Submitted Questions

  • cprintf vs printf

    cprintf is defined to send formatted output to the text window on the screen. And printf directs its output to the stdout. What is the difference between stdout and a text window then? Does the screen serve differently while using cprintf and printf? Please explain

  • Difference between printf and cprintf

    What is the difference between cprintf and printf? Please explain in detail.


    • Nov 16th, 2014

    I think the original question was not a typo. The original question was printf, not fprintf, compared to cprintf. And I think printf output goes to stdout (standard out) which by default goes to con (the console). cprintf output goes only to con.

    Howard Lee Harkness

    • Apr 4th, 2013

    Cprintf outputs to the console device.
    fprintf outputs to a stream specified by the 1st parameter.

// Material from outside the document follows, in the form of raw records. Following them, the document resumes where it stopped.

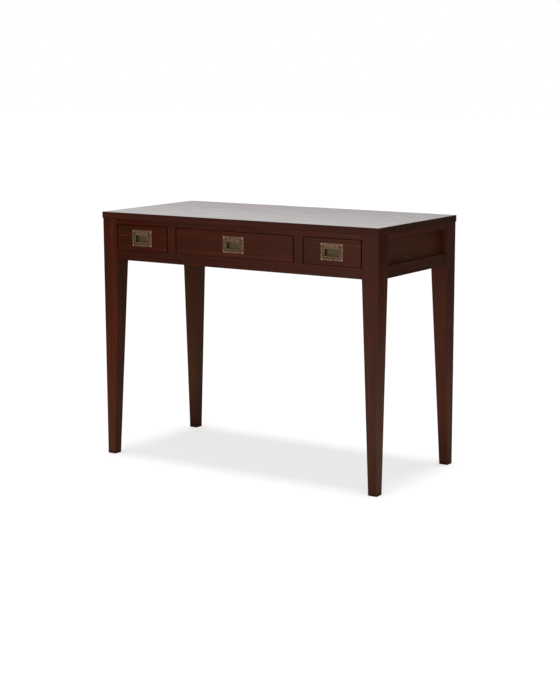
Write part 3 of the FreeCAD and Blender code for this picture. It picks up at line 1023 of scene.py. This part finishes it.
def brassFinish(name, look):
    material, tree = emptyMaterial(name)
    place = addNode(tree, "ShaderNodeTexCoord").outputs["Object"]
    blotches = noise(tree, place, *look["blotches"])
    grains = noise(tree, place, *look["grains"])
    scratches = noise(tree, mapped(tree, place, Scale=look["scratchStretch"]), *look["scratches"])
    tarnish = remap(tree, blotches, look["tarnishSpan"], 0.0, 1.0)
    sunken = remap(tree, axes(tree, place)[1], look["sunkDepth"], 0.0, look["sunkShare"])
    grime = remap(tree, openness(tree, look["grimeReach"]), look["grimeSpan"], 0.0, look["grime"])
    patchy = remap(tree, blotches, look["wearSpan"], 1.0, look["wornLeast"])
    # worn arrises, partly a painted highlight on the rounded edges
    wornAndHighlit = calculate(tree, "MULTIPLY", wornEdge(tree, look["arris"]), patchy)
    scratched = remap(tree, scratches, look["scratchSpan"], 0.0, look["scratchShare"])
    wornAndHighlit = calculate(tree, "MAXIMUM", wornAndHighlit, scratched)
    colour = paint(*look["clean"])
    for share, tone in ((tarnish, "dull"), (sunken, "sunk"), (grime, "deep"), (wornAndHighlit, "rubbed")):
        colour = blendColours(tree, share, colour, paint(*look[tone]))
    roughness = remap(tree, blotches, look["roughSpan"], *look["roughness"])
    mixed = {0: sunken, 2: roughness, 3: look["sunkRoughness"]}
    roughness = addNode(tree, "ShaderNodeMix", mixed).outputs[0]
    height = calculate(tree, "ADD", grains, calculate(tree, "MULTIPLY", blotches, look["blotchRelief"]))
    bump = relief(tree, height, look["bump"], look["reliefDepth"])
    finishWith(tree, {"Base Color": colour, "Metallic": 1.0, "Roughness": roughness, "Normal": bump})
    return material


plateBrass = brassFinish("agedBrass", antiqueBrass)
bailBrass = brassFinish("handledBrass", dict(antiqueBrass, dull=(60, 46, 34), clean=(90, 70, 54)))
screwTones = {"dull": (136, 112, 96), "clean": (174, 152, 136), "scratchShare": 0.6}
screwBrass = brassFinish("rubbedBrass", dict(antiqueBrass, **screwTones))


def placePull(piece, name, middle):
    piece.name = name
    piece.data.name = name
    spot = Vector((middle, flushPull["faceY"], flushPull["middleZ"])) * mm
    piece.data.transform(Matrix.Translation(spot) @ Matrix.Scale(mm, 4))


def makePull(drawer):
    middle = flushPull["middleX"][drawer]
    plate, bail = makePlate(flushPull), makeBail(bailShape)
    soften(plate, flushPull["edgeSoftening"])
    screws = []
    for spot in screwSpots(flushPull):
        screws.append(makeScrew(plateScrew, flushPull["overcut"], spot, chance.uniform(0, math.pi)))
    with bpy.context.temp_override(active_object=screws[0], selected_editable_objects=screws):
        bpy.ops.object.join()
    soften(screws[0], plateScrew["edgeSoftening"])
    placed = (
        (plate, "_plate_cast", "drawer_", "_pull_plate", plateBrass),
        (bail, "_bail_forged", "bail_", "_pull_bail", bailBrass),
        (screws[0], "_plate_screws", "drawer_", None, screwBrass),
    )
    for piece, ending, body, node, finish in placed:
        placePull(piece, drawer + ending, middle)
        dress(piece, finish)
        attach(piece, body + drawer)
        if node:
            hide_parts(drawer + node)


for drawer in flushPull["middleX"]:
    makePull(drawer)
    dress(nodes[drawer + "_pull_hinge_pins"], plateBrass)
print("pulls made")
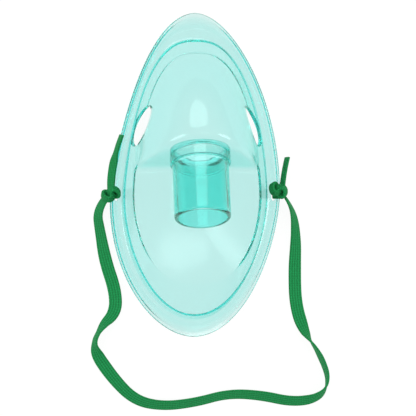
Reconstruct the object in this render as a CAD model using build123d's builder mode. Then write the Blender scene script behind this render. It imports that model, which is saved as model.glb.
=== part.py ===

  • pre and post increment operators

    why does ++i * ++i give 49 when i=5?


    • Jun 27th, 2019

    ++i * ++i; (6*7)(if the i is the value 7)

    Ankush Batra

    • Nov 1st, 2018

    The ans is 49 only
    bcoz i cant be 2 values(6, 7) at a time so, i should be 7 at last
    thats why 7*7 = 49.

  • enter key carriage return or linefeed?

    When we press enter to end the program and press Alt+F5 to see the output again, we see that the getche() function places the cursor at the beginning of the line. So, does the enter key specify carriage return in this case. But while entering output, it works as a newline character... Please explain the difference in both the contexts.


    • Sep 8th, 2012

    Enter key is line feed.

  • getch function declaration

    Can you please explain the declaration of getch() function that is "int getch(void)"? I have the doubt that if its return type is int, why is the character typed from the keyboard is displayed as it is? It should be displayed in its ASCII value. Also, what does void as parameter in this function stand for???


    • Aug 31st, 2012

    In C, all the character-oriented functions (getc, fgetc, getchar, etc.) return int instead of char, mainly to support an out-of-band value for EOF (an integer expression with a negative value).

    The "void" in the parameter list indicates that the function takes no parameters.